Two little modifications are made in this definition. First, we substitute 11 and 13 for Phi^i acting on "(" and ")". 11 and 13 would be the case if we instantiate the definition with Phi^0.

And second, E inherits an index i; obviously, different Phi^i will define different E^i. And so do most definitions afterwards.

Since, for the moment, in the RHS of definitions from (10) onwards, we are not encoding in Phi^i the index i, which has sprouted on top of all defined symbols, we cease to have an actual number there (in the RHS); we now have an expresion that, given a particular Phi^i, will produce a number.

So far, none of this means that any of Gödel's 45 deffinitions are in any way inconsistent; we are just building a generalization of his argument.


There is something to be said of the propositions Gödel labels as (3) and (4), immediately after his 1-45 definitions. With them, he establishes that, in his own words, "every recursive relation [among natural numbers] is definable in the [just arithmetized] system P", i.e., with Phi^0.

So in the LHS of these two propositions we have a relation among natural numbers, and in the RHS we have a "number", constructed from Phi^0 and his 45 definitions. Between them, we have an arrow from LHS to RHS. It is not clear to me from the text what Gödel was meaning that arrow to be. But it clearly contains an implicit Phi^0.

If we make it explicit and generalized, we must add indexes to all the mathematical and metamathematical symbols he uses: All Bew, Sb, r, Z, u1... must be generalized with an index i.

Then, if we instantiate with some particular Phi^i, it must somehow be added in both sides: in the RHS to reduce the given expression to an actual number, and in the LHS to indicate that the arrow now goes from the relation in the LHS **and** the particular Phi^i chosen, to that actual number.

Obviously, if we want to produce valid statements about system P, we must use indexes, otherwise the resulting numbers are just talking about P and some chosen Phi^i, together.

Only after we have reached some statement about system P that we want to corroborate, should we instantiate some random Phi^i and see whether it still holds, irrespective of any particularity of that map.

These considerations still do not introduce contradiction in Gödel's reasoning.


So we need to keep the indexes in Gödel's proof. And having indexes provides much trouble in (8.1).

In (8.1), Gödel introduces a trick that plays a central role in his proof. He uses the arithmetization of a formula y to substitute free variables in that same formula, thereby creating a self reference within the resulting expression.

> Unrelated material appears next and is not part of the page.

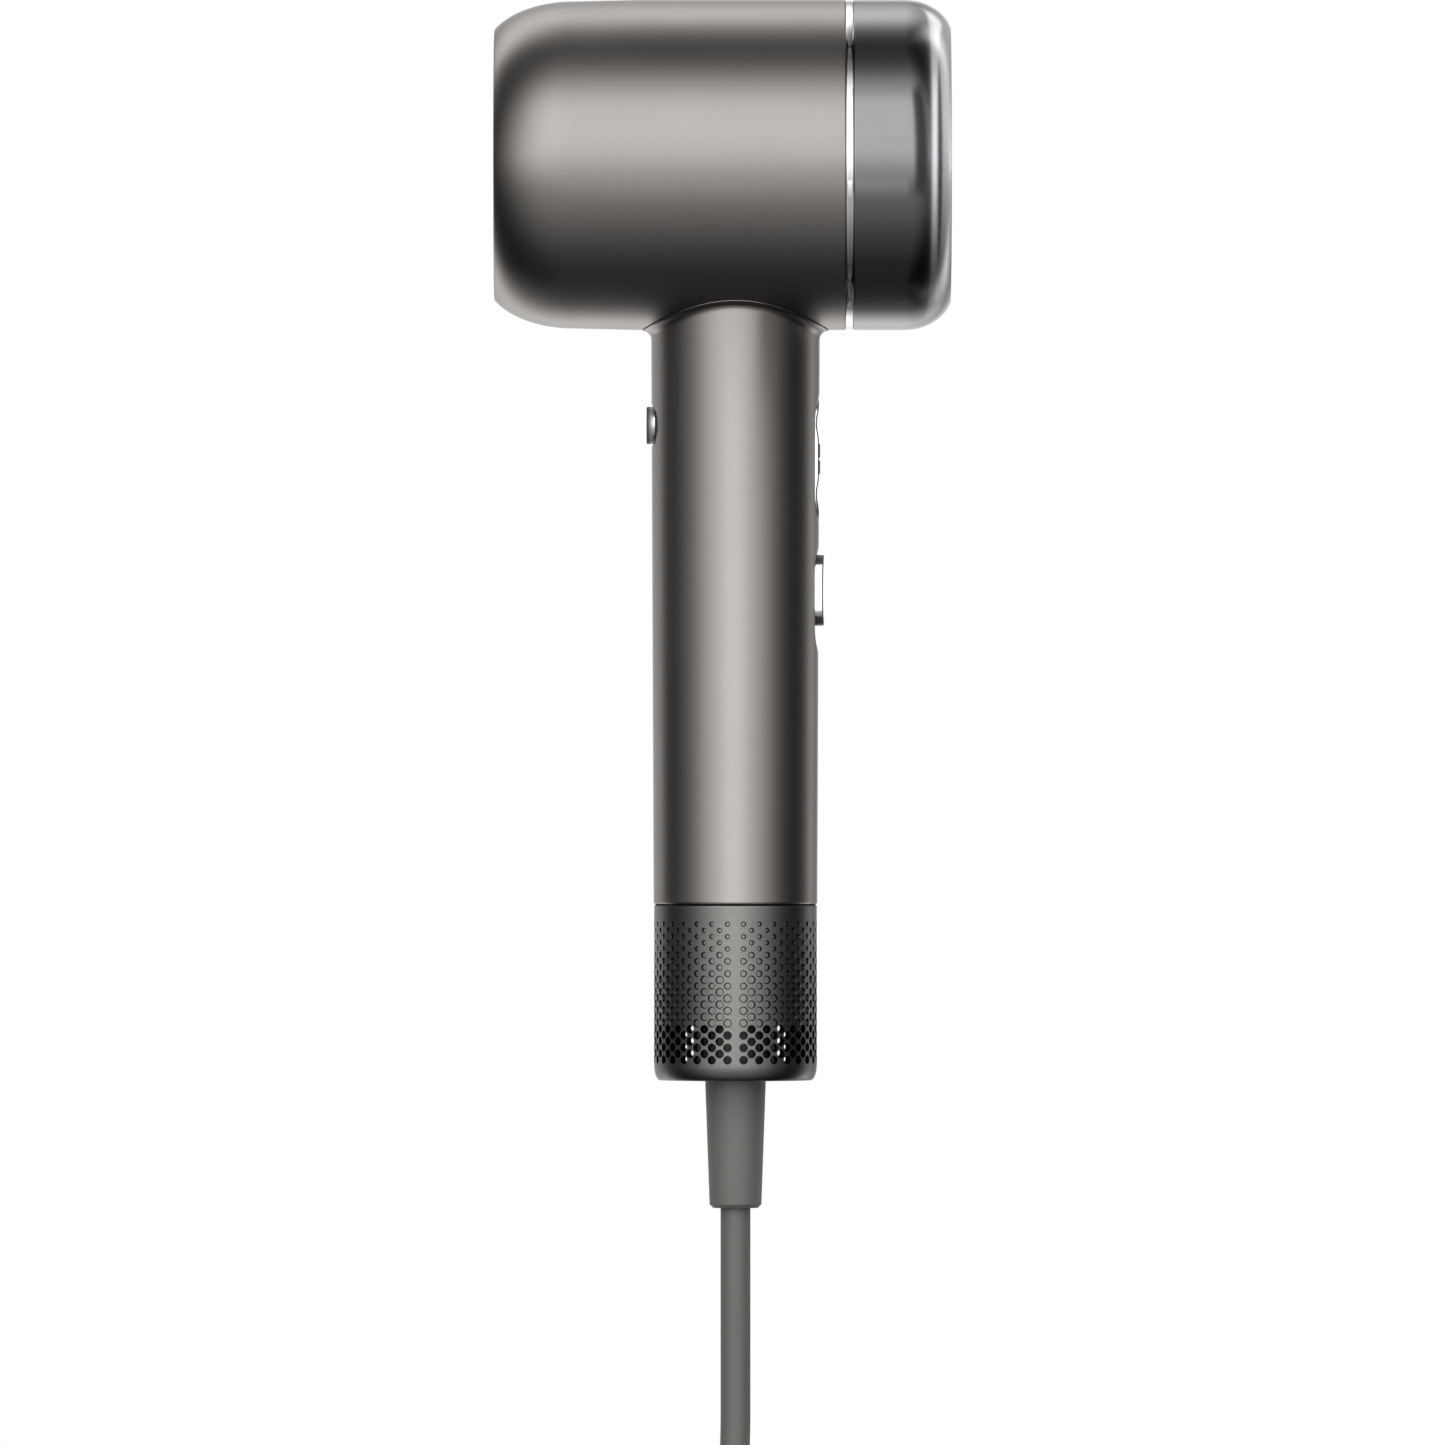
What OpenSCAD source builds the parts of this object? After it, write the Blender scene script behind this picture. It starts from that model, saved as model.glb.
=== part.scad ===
// Compact hair dryer with its motor in the handle.
// The origin is on the handle's axis, at the underside of the barrel. +Z is up and
// the air leaves the barrel towards -X. Air comes in through the perforated sleeve
// at the foot of the handle, and the controls face +X.

/* [Barrel] */
// Radius of the barrel
barrel_r = 37.5; // [36:0.25:40]
// Handle axis to the flat front face
barrel_front = 54.8; // [53:0.2:62]
// How much slimmer the barrel gets towards the front
barrel_crown = 0.35; // [0:0.05:0.6]
// How far the front shoulder draws in to the flat front face
front_drop = 6.8; // [6:0.1:7.2]
// Length of the rounded front shoulder
front_shoulder = 18; // [14:0.5:22]
// Wall of the barrel and of the rear cap
head_wall = 2; // [1.6:0.1:2.2]
// Wall behind the flat front face
face_wall = 2.5; // [2:0.1:3]

/* [Trim ring and rear cap] */
// Handle axis to the trim ring
ring_x = 24.95; // [24:0.05:28]
// Width of the trim ring
ring_w = 1.85; // [1.4:0.05:3]
// Groove cut into each edge of the trim ring
ring_edge = 0.15; // [0.1:0.05:0.3]
// Length of the rear cap
cap_len = 22.1; // [20:0.1:26]
// How far the rear cap's shoulder draws in to its flat edge
cap_drop = 6.2; // [5:0.1:7]
// Length of the rear cap's rounded shoulder
cap_shoulder = 10.5; // [8:0.5:13]
// How far the rear cap reaches into the barrel
spigot_len = 5; // [3:0.5:8]
// How much slimmer the round rear panel is than the barrel
panel_inset = 10.5; // [9.5:0.5:13.5]
// How far the rear panel's middle stands proud
panel_proud = 0.2; // [0.1:0.05:0.6]
// Thickness of the rear panel at its edge
panel_t = 1.4; // [1:0.1:2]

/* [Outlet and heater] */
// Space between the heater tube and the outside of the barrel
duct_gap = 12.5; // [12:0.25:14.5]
// Wall of the heater tube
duct_wall = 0.8; // [0.6:0.1:1.2]
// Wall of the moulded air guide and outlet ring
guide_wall = 1.4; // [1.2:0.1:1.6]
// How far the outlet ring lies behind the front face
outlet_inset = 0.3; // [0:0.1:1]
// Depth of the seat that a nozzle plugs into
nozzle_depth = 4.8; // [4:0.2:6]
// Width of the ledge at the bottom of the nozzle seat
nozzle_ledge = 1.2; // [1:0.1:2]
// Radial width of the ring magnet
magnet_w = 2.3; // [1.5:0.1:2.6]
// Thickness of the ring magnet
magnet_t = 3; // [2:0.1:3.4]
// Thickness of the outlet grille
grille_t = 1.6; // [1.2:0.1:2.4]
// Number of spokes in the outlet grille
grille_spokes = 8; // [5:1:12]
// Number of rings between the grille's hub and its rim
grille_rings = 4; // [2:1:6]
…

However, given all previous considerations, we must now have an index in y, we need y^i, and so, it ceases to be a number. But Z^i is some function that takes a natural number and produces its representation in Phi^i. It needs a number.

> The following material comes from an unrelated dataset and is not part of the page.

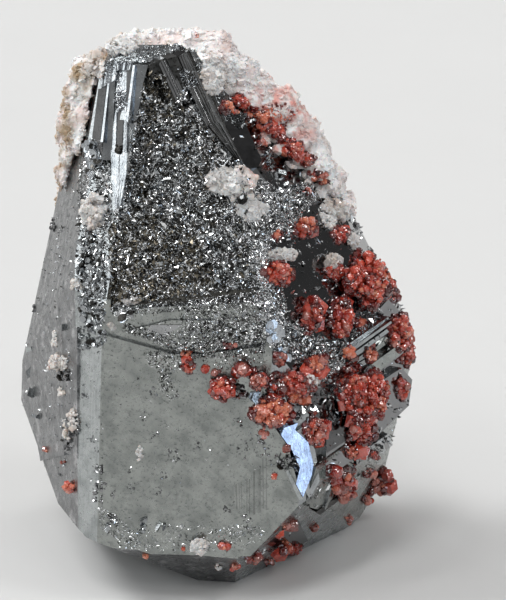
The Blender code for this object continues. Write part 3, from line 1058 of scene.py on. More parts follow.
@dataclass
class GrowthSteps:
    """The bars, ribs and growth steps of one part of the specimen, as one piece.

    Steps with a common bed, a pixel and the way that it faces there, stand over that plane. The others stand
    over the highest point under them.
    """

    name: str
    steps: tuple[Step, ...]
    bed: tuple[Point, Point] | None = None
    depth: float = 0.5
    groove: float = 0.03
    narrow: float = 0.5
    inset: float = 0.9
    widths: Point = (0.4, 1.6)

    def build(self, ground: Ground, chance: np.random.Generator) -> bpy.types.Object:
        """Lays the steps.

        Args:
            ground: What they lie on.
            chance: The source of chance.

        Returns:
            The piece.
        """
        kinds = [kind for step in self.steps for kind in (step.finish, step.between) if kind]
        basket = Basket(self.name, kinds, "hematite")
        for step in self.steps:
            placed = self.place(step, ground)
            if placed is None:
                LOG.warning("%s: a step at %s misses the specimen", self.name, step.outline[0])
                continue
            point, normal, depth = placed
            corners = [self.on_top(pixel, point, normal) for pixel in step.outline]
            if step.lines:
                self.lay_lines(corners, step, normal, depth, basket, chance)
            else:
                self.lay(corners, normal, depth, step.finish, basket)
        return basket.make()

    def place(self, step: Step, ground: Ground) -> tuple[Vector, Vector, float] | None:
        """Finds the plane of a step's top and how deep the step goes.

        Args:
            step: The step.
            ground: What it lies on.

        Returns:
            A point of the plane, its normal and the depth, or None where the step misses the specimen.
        """
        middle = tuple(sum(corner[k] for corner in step.outline) / len(step.outline) for k in (0, 1))
        if self.bed:
            over = towards(*self.bed[1])
            point = self.on_top(middle, ground.meet(*self.bed[0])[0], over) + over * step.lift
            return point, towards(*step.face) if step.face else over, self.depth + step.lift
        core = ground.meet(*middle)
        if core is None:
            return None
        normal = towards(*step.face) if step.face else core[1]
        heights = [core[0].dot(normal)]
        for corner in step.outline:
            hit = ground.meet(*(middle[k] + self.inset * (corner[k] - middle[k]) for k in (0, 1)))
            if hit:
                heights.append(hit[0].dot(normal))
        top = max(heights) + step.lift
        return core[0] + normal * (top - heights[0]), normal, self.depth + top - min(heights)

    @staticmethod
    def on_top(pixel: Point, point: Vector, normal: Vector) -> Vector:
        """Where a pixel's sight line meets a step's top."""
        eye, way = SIGHT.line(*pixel)
        return eye + way * ((point - eye).dot(normal) / way.dot(normal))

    @staticmethod
    def lay(corners: list[Vector], normal: Vector, depth: float, finish: Hematite, basket: Basket) -> None:
        """Puts one solid step in the basket.

        Args:
            corners: The corners of its top.
            normal: The way that its top faces.
            depth: How deep it goes under its top.
            finish: Its finish.
            basket: Where it goes.
        """
        area = sum((a.cross(b) for a, b in zip(corners, corners[1:] + corners[:1])), Vector())
        top = corners if area.dot(normal) > 0 else corners[::-1]
        count = len(top)
        low = [corner - normal * depth for corner in top]
        sides = tuple((i, count + i, count + (i + 1) % count, (i + 1) % count) for i in range(count))
        faces = (tuple(range(count)), tuple(reversed(range(count, 2 * count))), *sides)
        basket.add(np.array(top + low), faces, finish)

    def lay_lines(
        self, corners: list[Vector], step: Step, normal: Vector, depth: float, basket: Basket,
        chance: np.random.Generator,
    ) -> None:
        """Puts a step in the basket as narrow strips, each turned a little about its length.

        Args:
            corners: The four corners of its top.
            step: The step.
            normal: The way that its top faces.
            depth: How deep it goes under its top.
            basket: Where it goes.
            chance: The source of chance.
        """
        head, next_head, next_foot, foot = corners
        widths = chance.uniform(*self.widths, step.lines)
        if step.between:
            widths[1::2] *= self.narrow
        cuts = np.cumsum(widths)
        cuts = [0.0, *(cuts / cuts[-1])]
        for number, (near, far) in enumerate(zip(cuts, cuts[1:])):
            ends = [head.lerp(next_head, near), head.lerp(next_head, far), foot.lerp(next_foot, far),
                    foot.lerp(next_foot, near)]
            width = (ends[1] - ends[0]).length
            turn = math.tan(math.radians(chance.normal(0.0, step.spread))) * width / 2
            drop = self.groove * chance.random()
            tops = [end + normal * (side - drop) for end, side in zip(ends, (-turn, turn, turn, -turn))]
            # every other, narrow line has the darker finish: painted shade between the strips
            kind = step.between if step.between and number % 2 else step.finish
            self.lay(tops, normal, depth, kind, basket)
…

Therefore, to be able to do the trick of expressing y^i with itself within itself, we need to convert y^i to a number, and so, we must also encode the index i with our 45 definitions.

The question is that if we choose some Phi^i, and remove the indexes in the RHS to obtain a number, we should also add Phi^i to the LHS, for it is now the arithmetic relattion **plus** some arizmetization Phi^i which determine the number in the RHS, and this is not wanted.

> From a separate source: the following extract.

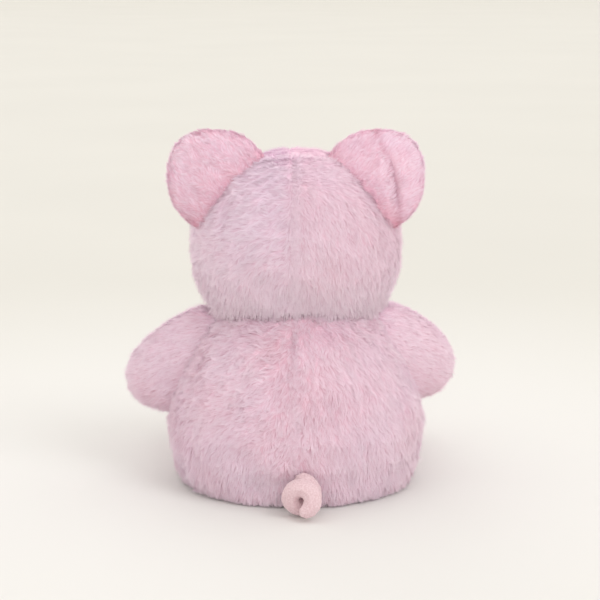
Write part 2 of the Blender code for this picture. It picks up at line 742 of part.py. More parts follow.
def weld(mesh):
    """The tube's caps joined to its side, with every face pointing out."""
    shell = bmesh.new()
    shell.from_mesh(mesh)
    bmesh.ops.remove_doubles(shell, verts=shell.verts, dist=WELD_DISTANCE)
    bmesh.ops.recalc_face_normals(shell, faces=shell.faces)
    welded = settled_mesh(mesh.name, shell)
    welded.shade_smooth()
    return welded


def main():
    torso = torso_mesh()
    head = head_mesh()
    make_torso(torso, head)
    neck = pivot("neck_pivot", (0, -HEAD_FORWARD, NECK_FLOOR_HEIGHT))
    make_neck(head, neck)
    nod = pivot("head_pivot", HEAD_CENTRE, neck)
    make_head(head, nod)
    for side, sign in SIDES.items():
        make_ear(side, sign, head, nod)
        make_arm(side, sign, torso, head)
        make_leg(side, sign, torso)
    make_tail(torso)


clear_scene()
PARTS = new_collection("plush_pig")
CUTTERS = new_collection("cutters")
FUR = material("pink_fur", (0.86, 0.60, 0.66), 0.95)
VELOUR = material("pale_velour", (0.90, 0.70, 0.74), 0.85)
FIBRE = material("fibre_fill", (0.92, 0.92, 0.90), 0.95)
POUCH_CLOTH = material("pouch_cloth", (0.85, 0.83, 0.78), 0.9)
THREAD = material("thread", (0.80, 0.52, 0.58), 0.7)
STITCHING = material("embroidery", (0.66, 0.34, 0.42), 0.6)
GLOSS = material("gloss_black", (0.012, 0.010, 0.010), 0.12)
WASHER = material("washer_plastic", (0.80, 0.80, 0.80), 0.5)
main()
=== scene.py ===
"""The looks of the seated plush pig: pile on every fur panel, velour, eyes, stitching, light and camera."""
from math import cos, pi, radians, sin

import bmesh
import bpy
import numpy as np
from mathutils import Matrix, Vector
from mathutils.bvhtree import BVHTree
from mathutils.kdtree import KDTree


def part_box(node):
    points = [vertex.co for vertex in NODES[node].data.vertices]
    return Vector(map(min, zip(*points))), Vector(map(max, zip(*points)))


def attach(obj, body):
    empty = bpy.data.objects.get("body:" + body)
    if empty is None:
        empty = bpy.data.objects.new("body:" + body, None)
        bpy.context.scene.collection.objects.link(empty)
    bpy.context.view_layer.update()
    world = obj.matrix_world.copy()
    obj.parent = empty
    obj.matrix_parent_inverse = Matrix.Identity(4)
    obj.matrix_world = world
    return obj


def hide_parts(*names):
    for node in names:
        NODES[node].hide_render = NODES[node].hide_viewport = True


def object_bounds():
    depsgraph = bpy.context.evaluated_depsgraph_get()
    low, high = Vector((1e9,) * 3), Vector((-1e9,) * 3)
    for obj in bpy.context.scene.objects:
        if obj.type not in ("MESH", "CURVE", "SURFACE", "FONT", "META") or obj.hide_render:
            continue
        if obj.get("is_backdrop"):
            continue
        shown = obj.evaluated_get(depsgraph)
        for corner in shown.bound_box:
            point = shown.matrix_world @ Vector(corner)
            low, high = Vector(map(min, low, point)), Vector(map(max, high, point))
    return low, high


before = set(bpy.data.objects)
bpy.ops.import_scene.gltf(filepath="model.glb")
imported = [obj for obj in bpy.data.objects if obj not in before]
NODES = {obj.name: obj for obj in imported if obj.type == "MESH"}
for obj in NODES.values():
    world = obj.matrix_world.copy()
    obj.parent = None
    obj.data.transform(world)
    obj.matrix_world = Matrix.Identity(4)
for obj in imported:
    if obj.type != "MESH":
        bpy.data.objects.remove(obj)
cad_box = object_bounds()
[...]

But to encode the index, we ultimately need to encode the actual Phi^i. In (3) and (4), If in the RHS we are to have a number, in the LHS we need the actual Phi^i to determine that number. If we use a reference to the arithmetization as index, we'll also need the "reference map" providing the concrete arithmetizations that correspond to each index. Otherwise we won't be able to reach the number in the RHS.

Thus, if we want definitions 1-45 to serve for Gödel's proof, we need an arithmetization of Phi^i itself -with itself.

This may seem simple enough, since, after all, the Phi^i are just maps, But it leads to all sorts of problems.

Five one

Now, suppose that we can actually arithmetize any Phi^i with itself, and that we pick some random Phi^i, let's call it Phi^0: we can define Phi^0 with Phi^0, and we can use that definition to further define 10-45.

But since Phi^0 is just a random arithmetization of system P, if it suffices to arithmetize Phi^0, then it must also suffice to arithmetize any other Phi^i equally well. However, with Phi^0, we can only use the arithmetization of Phi^0 as index to build defns 10-45.

This means that, as arithmetizations of system P, the different Phi^i are not identical among them, because each one treats differently the arithmetization of itself from the arithmetization of other Phi^i.

Exactly identical arithmetical statements, such as definition (10) instatiated with some particular Phi^i, acquire different meaning and truth value when expressed in one or another Phi^i.

Among those statements, Gödel's theorem.

Five two [This argument does not hold if we have to consider recursively enumerable arithmetiazations.]

A further argument that shows inconsistency in Gödel's theorem comes from considering that if we are going to somehow encode the index with Phi^i, we should first consider what entropy must that index have, since it will correspond to the size of the numbers that we will need to encode them. And that entropy corresponds to the logarithm of the cardinality of I, i.e., of the number of valid Phi^i.

To get an idea about the magnitude of this entropy, it may suffice to think that variables have 2 degrees of freedom, both with countably many choices. Gödel very conveniently establishes a natural correspondence between the indexes of the variables and the indexes of primes and of their consecutive exponentiations, but in fact any correspondence between both (indexes of vars, and indexes of primes and exponents) should do. For example, we can clearly have a Phi^i that maps the first variable of the first order to the 1000th prime number exponentiated to the 29th power.

This gives us all permutations of pairs of independent natural numbers, and so, uncountably many choices for Phi^i; so I must have at least the same cardinality as the real line. Therefore y^i doesn't correspond to a natural number, since it needs more entropy than a natural number can contain, and cannot be fed into Z^i, terminating the proof.